Given instruction -
Output the data that follows exactly, line for line.
◆ ◆ ◆ ◆ ◆
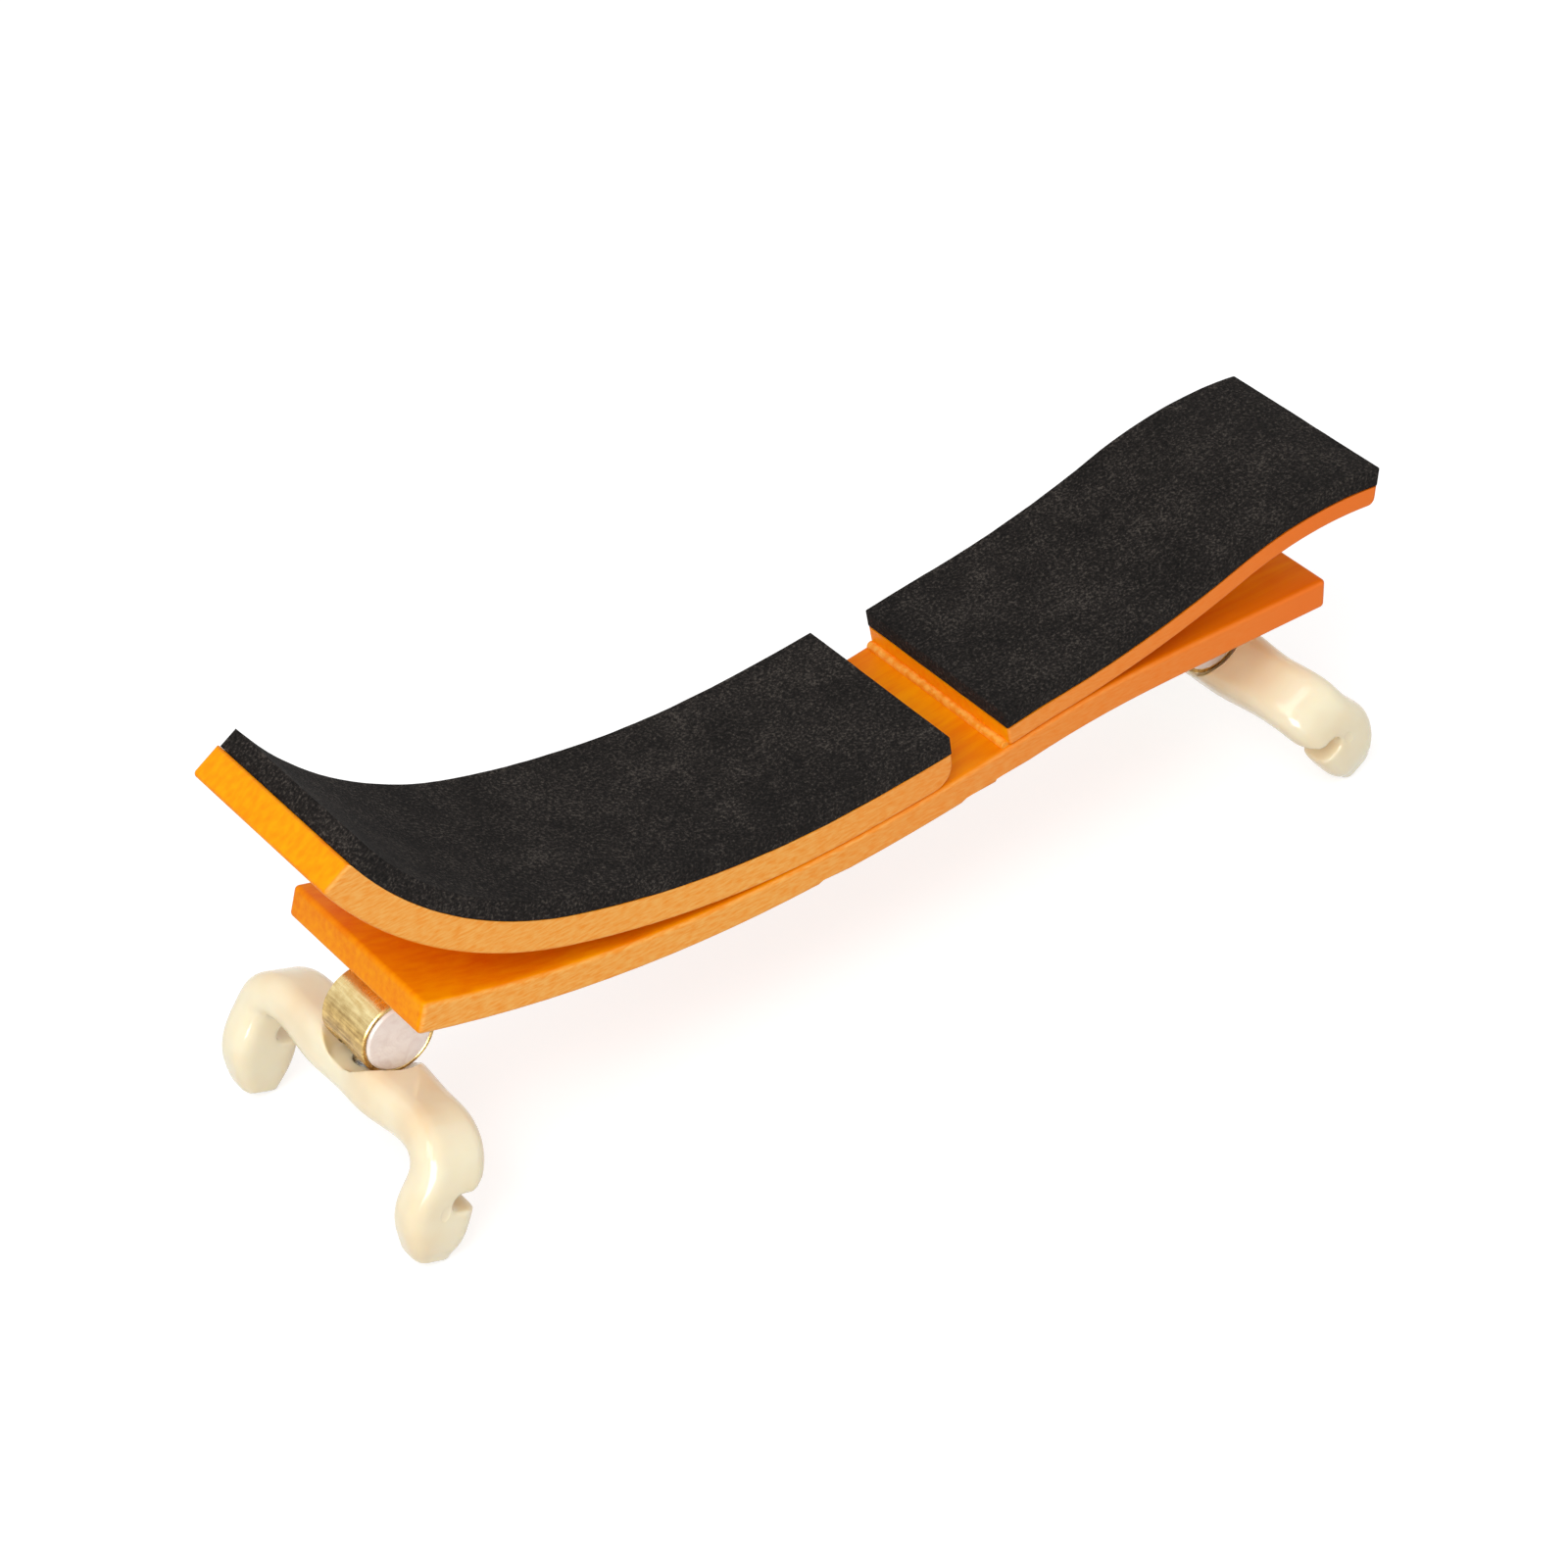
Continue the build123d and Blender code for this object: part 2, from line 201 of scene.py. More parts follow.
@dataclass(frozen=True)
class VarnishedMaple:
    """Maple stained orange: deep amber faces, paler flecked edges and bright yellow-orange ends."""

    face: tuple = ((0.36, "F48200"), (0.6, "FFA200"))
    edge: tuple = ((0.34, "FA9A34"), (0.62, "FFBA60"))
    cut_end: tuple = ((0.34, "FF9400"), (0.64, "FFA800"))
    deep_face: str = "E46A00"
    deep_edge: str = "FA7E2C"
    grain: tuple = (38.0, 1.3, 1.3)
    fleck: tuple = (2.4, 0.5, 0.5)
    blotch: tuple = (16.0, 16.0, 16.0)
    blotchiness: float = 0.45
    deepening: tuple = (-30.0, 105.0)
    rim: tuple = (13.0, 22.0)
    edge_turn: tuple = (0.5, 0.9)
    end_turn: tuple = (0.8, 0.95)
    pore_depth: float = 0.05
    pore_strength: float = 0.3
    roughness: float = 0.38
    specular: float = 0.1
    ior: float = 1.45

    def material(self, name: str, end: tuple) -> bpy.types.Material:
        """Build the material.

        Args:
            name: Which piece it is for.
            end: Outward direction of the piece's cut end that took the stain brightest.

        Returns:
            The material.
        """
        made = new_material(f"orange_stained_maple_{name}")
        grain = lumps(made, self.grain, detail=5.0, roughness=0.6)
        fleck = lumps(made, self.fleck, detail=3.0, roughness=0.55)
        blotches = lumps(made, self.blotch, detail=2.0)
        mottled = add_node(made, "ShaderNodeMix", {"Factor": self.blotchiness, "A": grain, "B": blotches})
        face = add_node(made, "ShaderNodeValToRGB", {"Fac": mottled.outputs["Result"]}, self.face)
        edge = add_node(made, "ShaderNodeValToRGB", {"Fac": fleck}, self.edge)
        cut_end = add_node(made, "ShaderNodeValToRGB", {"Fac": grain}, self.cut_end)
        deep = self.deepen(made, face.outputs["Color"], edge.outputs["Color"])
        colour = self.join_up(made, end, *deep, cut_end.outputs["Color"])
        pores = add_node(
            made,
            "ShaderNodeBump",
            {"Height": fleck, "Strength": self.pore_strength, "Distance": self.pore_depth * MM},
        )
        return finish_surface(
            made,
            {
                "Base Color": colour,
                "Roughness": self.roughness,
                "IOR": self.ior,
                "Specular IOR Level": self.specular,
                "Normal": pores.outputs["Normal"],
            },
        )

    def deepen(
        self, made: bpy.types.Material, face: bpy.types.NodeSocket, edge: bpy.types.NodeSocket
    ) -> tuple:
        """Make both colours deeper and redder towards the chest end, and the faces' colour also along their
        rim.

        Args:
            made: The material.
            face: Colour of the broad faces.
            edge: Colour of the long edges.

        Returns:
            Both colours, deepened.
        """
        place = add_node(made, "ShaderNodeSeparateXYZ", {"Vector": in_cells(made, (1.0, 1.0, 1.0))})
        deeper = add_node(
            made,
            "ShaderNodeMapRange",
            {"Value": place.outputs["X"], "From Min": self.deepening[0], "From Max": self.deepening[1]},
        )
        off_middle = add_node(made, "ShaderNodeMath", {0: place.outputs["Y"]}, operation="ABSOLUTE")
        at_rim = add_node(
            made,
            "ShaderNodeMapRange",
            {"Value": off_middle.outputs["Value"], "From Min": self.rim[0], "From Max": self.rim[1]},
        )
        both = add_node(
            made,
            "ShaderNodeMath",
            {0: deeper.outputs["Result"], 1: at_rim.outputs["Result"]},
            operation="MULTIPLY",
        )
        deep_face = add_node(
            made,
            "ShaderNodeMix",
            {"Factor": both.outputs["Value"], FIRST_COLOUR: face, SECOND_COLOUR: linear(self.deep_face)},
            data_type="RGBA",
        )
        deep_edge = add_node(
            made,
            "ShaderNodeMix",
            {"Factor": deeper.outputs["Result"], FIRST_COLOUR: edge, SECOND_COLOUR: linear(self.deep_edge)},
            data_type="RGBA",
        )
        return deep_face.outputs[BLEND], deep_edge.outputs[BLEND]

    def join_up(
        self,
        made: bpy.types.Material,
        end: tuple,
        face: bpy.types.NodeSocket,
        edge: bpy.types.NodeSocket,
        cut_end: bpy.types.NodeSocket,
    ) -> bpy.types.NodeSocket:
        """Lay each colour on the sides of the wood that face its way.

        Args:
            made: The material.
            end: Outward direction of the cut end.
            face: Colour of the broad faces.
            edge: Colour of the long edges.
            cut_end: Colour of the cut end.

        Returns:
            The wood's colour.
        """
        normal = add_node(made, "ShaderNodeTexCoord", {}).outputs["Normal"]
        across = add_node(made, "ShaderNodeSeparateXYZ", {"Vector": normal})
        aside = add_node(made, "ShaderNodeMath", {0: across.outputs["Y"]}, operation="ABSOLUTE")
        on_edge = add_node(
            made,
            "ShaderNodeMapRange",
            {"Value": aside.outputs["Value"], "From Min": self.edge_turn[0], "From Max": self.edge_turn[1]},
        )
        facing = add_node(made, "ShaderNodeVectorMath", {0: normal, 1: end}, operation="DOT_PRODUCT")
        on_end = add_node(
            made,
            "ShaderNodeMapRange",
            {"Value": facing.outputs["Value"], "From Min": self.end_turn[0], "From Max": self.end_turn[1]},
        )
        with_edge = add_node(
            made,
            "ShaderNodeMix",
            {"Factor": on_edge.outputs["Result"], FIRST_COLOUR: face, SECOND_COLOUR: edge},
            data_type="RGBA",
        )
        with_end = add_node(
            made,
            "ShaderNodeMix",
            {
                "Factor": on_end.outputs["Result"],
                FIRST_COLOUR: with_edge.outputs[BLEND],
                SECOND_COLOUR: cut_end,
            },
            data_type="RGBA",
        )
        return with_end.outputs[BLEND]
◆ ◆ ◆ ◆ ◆
Response below -
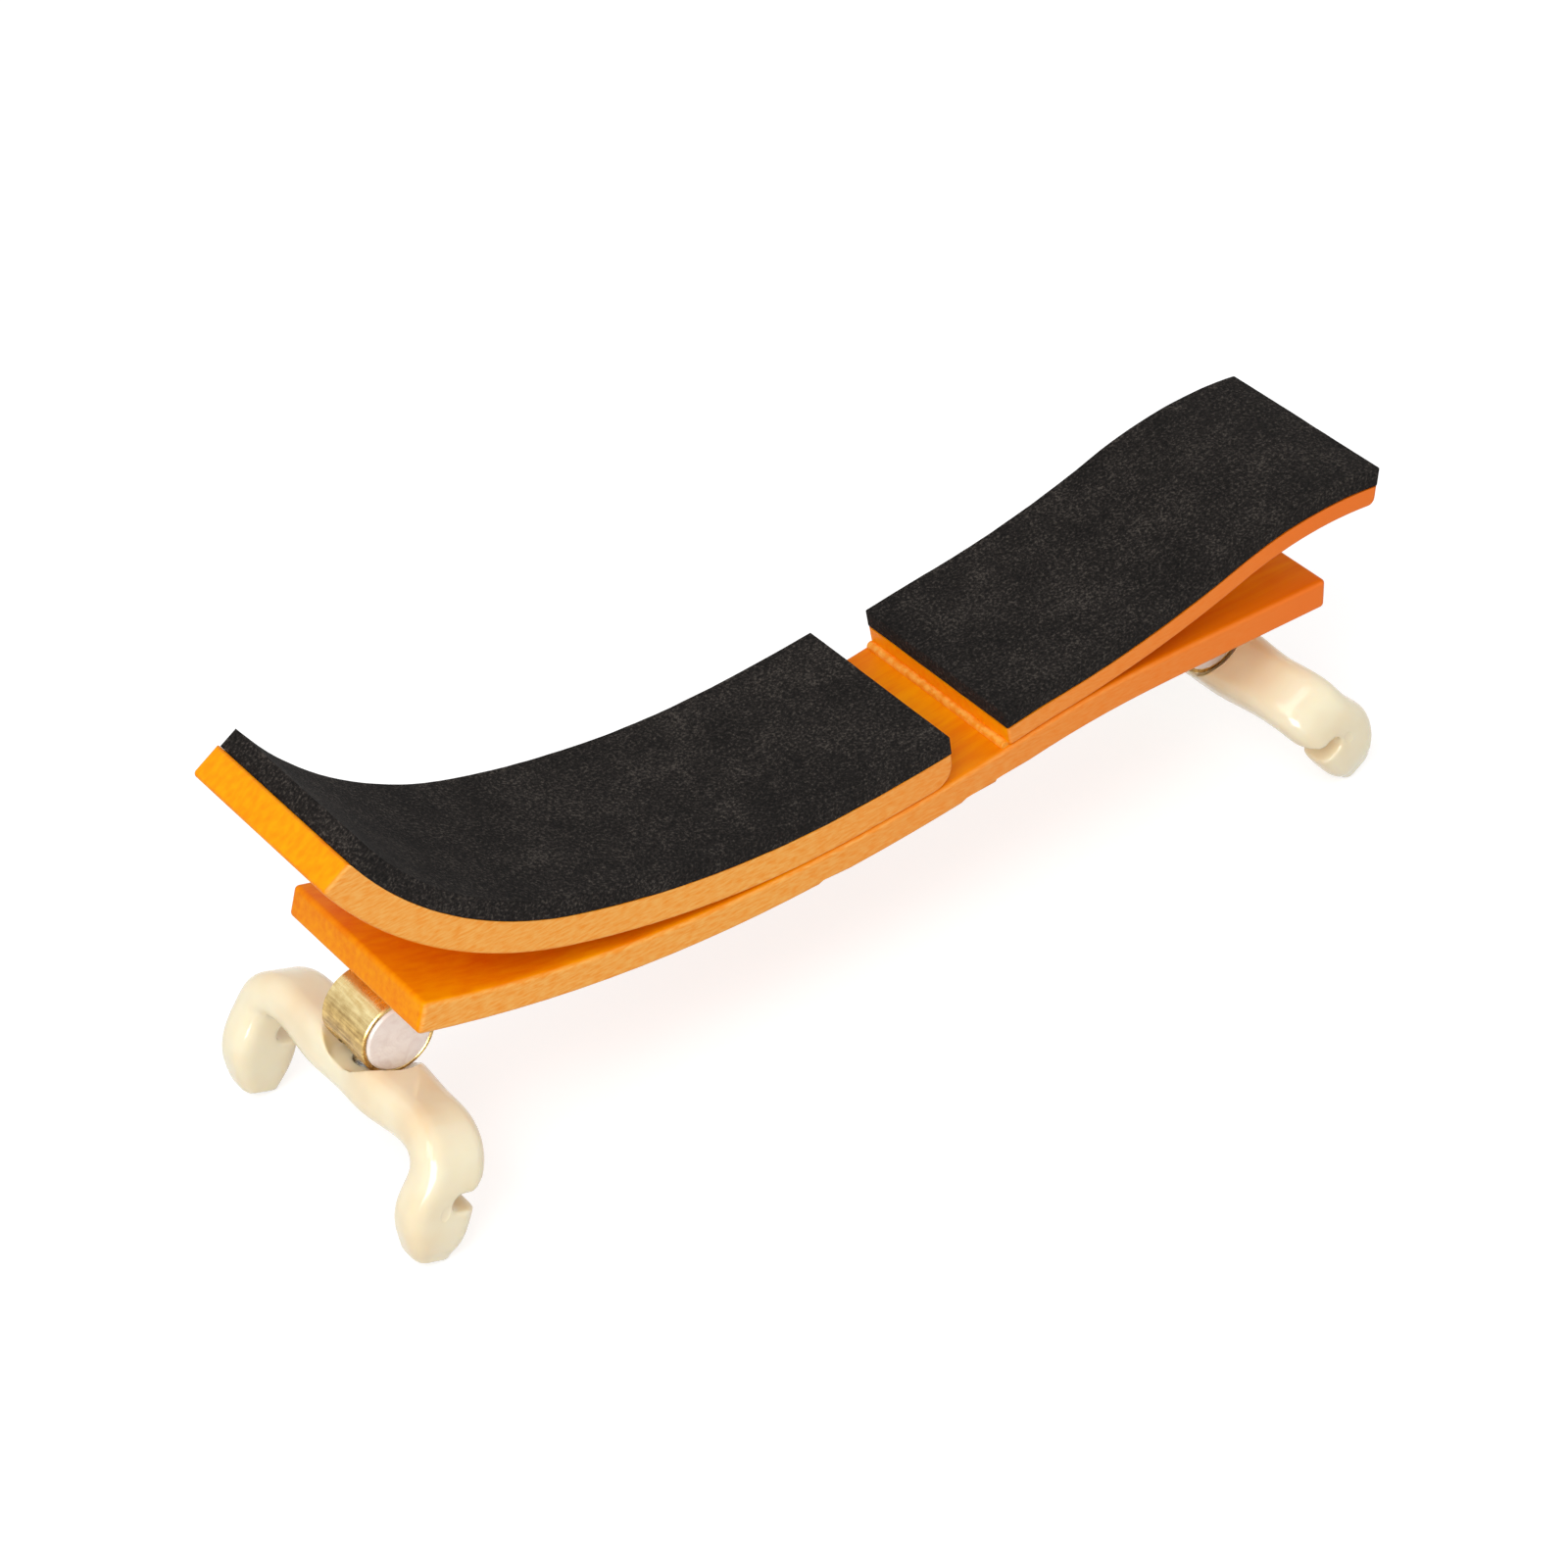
Continue the build123d and Blender code for this object: part 2, from line 201 of scene.py. More parts follow.
@dataclass(frozen=True)
class VarnishedMaple:
    """Maple stained orange: deep amber faces, paler flecked edges and bright yellow-orange ends."""

    face: tuple = ((0.36, "F48200"), (0.6, "FFA200"))
    edge: tuple = ((0.34, "FA9A34"), (0.62, "FFBA60"))
    cut_end: tuple = ((0.34, "FF9400"), (0.64, "FFA800"))
    deep_face: str = "E46A00"
    deep_edge: str = "FA7E2C"
    grain: tuple = (38.0, 1.3, 1.3)
    fleck: tuple = (2.4, 0.5, 0.5)
    blotch: tuple = (16.0, 16.0, 16.0)
    blotchiness: float = 0.45
    deepening: tuple = (-30.0, 105.0)
    rim: tuple = (13.0, 22.0)
    edge_turn: tuple = (0.5, 0.9)
    end_turn: tuple = (0.8, 0.95)
    pore_depth: float = 0.05
    pore_strength: float = 0.3
    roughness: float = 0.38
    specular: float = 0.1
    ior: float = 1.45

    def material(self, name: str, end: tuple) -> bpy.types.Material:
        """Build the material.

        Args:
            name: Which piece it is for.
            end: Outward direction of the piece's cut end that took the stain brightest.

        Returns:
            The material.
        """
        made = new_material(f"orange_stained_maple_{name}")
        grain = lumps(made, self.grain, detail=5.0, roughness=0.6)
        fleck = lumps(made, self.fleck, detail=3.0, roughness=0.55)
        blotches = lumps(made, self.blotch, detail=2.0)
        mottled = add_node(made, "ShaderNodeMix", {"Factor": self.blotchiness, "A": grain, "B": blotches})
        face = add_node(made, "ShaderNodeValToRGB", {"Fac": mottled.outputs["Result"]}, self.face)
        edge = add_node(made, "ShaderNodeValToRGB", {"Fac": fleck}, self.edge)
        cut_end = add_node(made, "ShaderNodeValToRGB", {"Fac": grain}, self.cut_end)
        deep = self.deepen(made, face.outputs["Color"], edge.outputs["Color"])
        colour = self.join_up(made, end, *deep, cut_end.outputs["Color"])
        pores = add_node(
            made,
            "ShaderNodeBump",
            {"Height": fleck, "Strength": self.pore_strength, "Distance": self.pore_depth * MM},
        )
        return finish_surface(
            made,
            {
                "Base Color": colour,
                "Roughness": self.roughness,
                "IOR": self.ior,
                "Specular IOR Level": self.specular,
                "Normal": pores.outputs["Normal"],
            },
        )

    def deepen(
        self, made: bpy.types.Material, face: bpy.types.NodeSocket, edge: bpy.types.NodeSocket
    ) -> tuple:
        """Make both colours deeper and redder towards the chest end, and the faces' colour also along their
        rim.

        Args:
            made: The material.
            face: Colour of the broad faces.
            edge: Colour of the long edges.

        Returns:
            Both colours, deepened.
        """
        place = add_node(made, "ShaderNodeSeparateXYZ", {"Vector": in_cells(made, (1.0, 1.0, 1.0))})
        deeper = add_node(
            made,
            "ShaderNodeMapRange",
            {"Value": place.outputs["X"], "From Min": self.deepening[0], "From Max": self.deepening[1]},
        )
        off_middle = add_node(made, "ShaderNodeMath", {0: place.outputs["Y"]}, operation="ABSOLUTE")
        at_rim = add_node(
            made,
            "ShaderNodeMapRange",
            {"Value": off_middle.outputs["Value"], "From Min": self.rim[0], "From Max": self.rim[1]},
        )
        both = add_node(
            made,
            "ShaderNodeMath",
            {0: deeper.outputs["Result"], 1: at_rim.outputs["Result"]},
            operation="MULTIPLY",
        )
        deep_face = add_node(
            made,
            "ShaderNodeMix",
            {"Factor": both.outputs["Value"], FIRST_COLOUR: face, SECOND_COLOUR: linear(self.deep_face)},
            data_type="RGBA",
        )
        deep_edge = add_node(
            made,
            "ShaderNodeMix",
            {"Factor": deeper.outputs["Result"], FIRST_COLOUR: edge, SECOND_COLOUR: linear(self.deep_edge)},
            data_type="RGBA",
        )
        return deep_face.outputs[BLEND], deep_edge.outputs[BLEND]

    def join_up(
        self,
        made: bpy.types.Material,
        end: tuple,
        face: bpy.types.NodeSocket,
        edge: bpy.types.NodeSocket,
        cut_end: bpy.types.NodeSocket,
    ) -> bpy.types.NodeSocket:
        """Lay each colour on the sides of the wood that face its way.

        Args:
            made: The material.
            end: Outward direction of the cut end.
            face: Colour of the broad faces.
            edge: Colour of the long edges.
            cut_end: Colour of the cut end.

        Returns:
            The wood's colour.
        """
        normal = add_node(made, "ShaderNodeTexCoord", {}).outputs["Normal"]
        across = add_node(made, "ShaderNodeSeparateXYZ", {"Vector": normal})
        aside = add_node(made, "ShaderNodeMath", {0: across.outputs["Y"]}, operation="ABSOLUTE")
        on_edge = add_node(
            made,
            "ShaderNodeMapRange",
            {"Value": aside.outputs["Value"], "From Min": self.edge_turn[0], "From Max": self.edge_turn[1]},
        )
        facing = add_node(made, "ShaderNodeVectorMath", {0: normal, 1: end}, operation="DOT_PRODUCT")
        on_end = add_node(
            made,
            "ShaderNodeMapRange",
            {"Value": facing.outputs["Value"], "From Min": self.end_turn[0], "From Max": self.end_turn[1]},
        )
        with_edge = add_node(
            made,
            "ShaderNodeMix",
            {"Factor": on_edge.outputs["Result"], FIRST_COLOUR: face, SECOND_COLOUR: edge},
            data_type="RGBA",
        )
        with_end = add_node(
            made,
            "ShaderNodeMix",
            {
                "Factor": on_end.outputs["Result"],
                FIRST_COLOUR: with_edge.outputs[BLEND],
                SECOND_COLOUR: cut_end,
            },
            data_type="RGBA",
        )
        return with_end.outputs[BLEND]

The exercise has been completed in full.